Bake until golden, about 10-12 minutes.

Makes 10-12 biscuits.

Biscotti di Prato

January 9, 2009
Biscotti di Prato

Biscotti di Prato

Biscotti are good cookies. I rarely make them, and I’m not sure why. They lack the rich buttery taste of many American style cookies due to their lack of butter, but that isn’t a bad thing. These have some fat in them from the eggs and almonds, but overall they seem much less fatty than most cookies, and are perfect with some hot tea, coffee, or hot chocolate. The American style biscotti I’ve made in the past with butter or oil are a little softer, but these seem more like the “real deal”. I really like the sample I had and I have a hot cup of tea waiting for me so that I can sit down and enjoy one for real.

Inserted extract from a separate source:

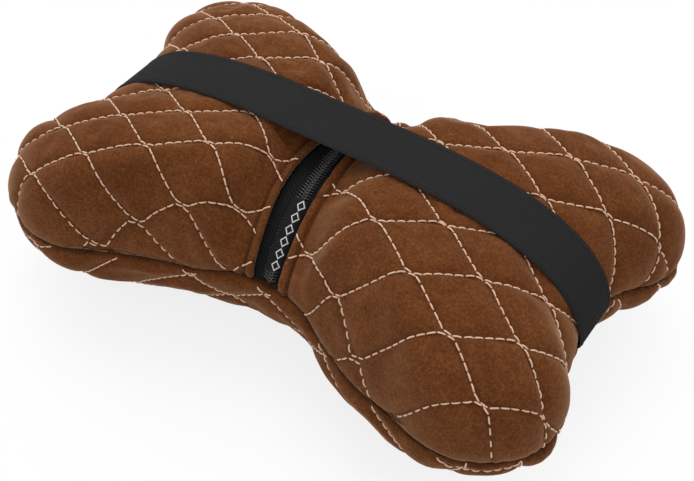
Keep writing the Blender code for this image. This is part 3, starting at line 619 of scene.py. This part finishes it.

Much of the inspiration for this blog comes directly from Cookie Madness, so I will refer there often. Anna bakes something nearly every day and shares her knowledge and recipes freely. When I need a little pick me up I can get a no calorie perk just from clicking on her site and reading about what she has baked that day. When Anna made these she said these were the best biscotti. She rarely makes declarations like that, so when she does I pay attention.

The recipe for Biscotti di Prato can be found on Cookie Madness. I made the half batch as she posted it. The only change I made was to use Sucanat instead of the evaporated cane juice sugar that she used. The Sucanat is darker and therefore my biscotti turned out quite dark. The Sucanat may have overpowered the almonds, but it lends a nice full bodied flavor that processed white sugar wouldn’t deliver.

Thank you Anna for another great recipe! Biscotti may this weekend’s obsession.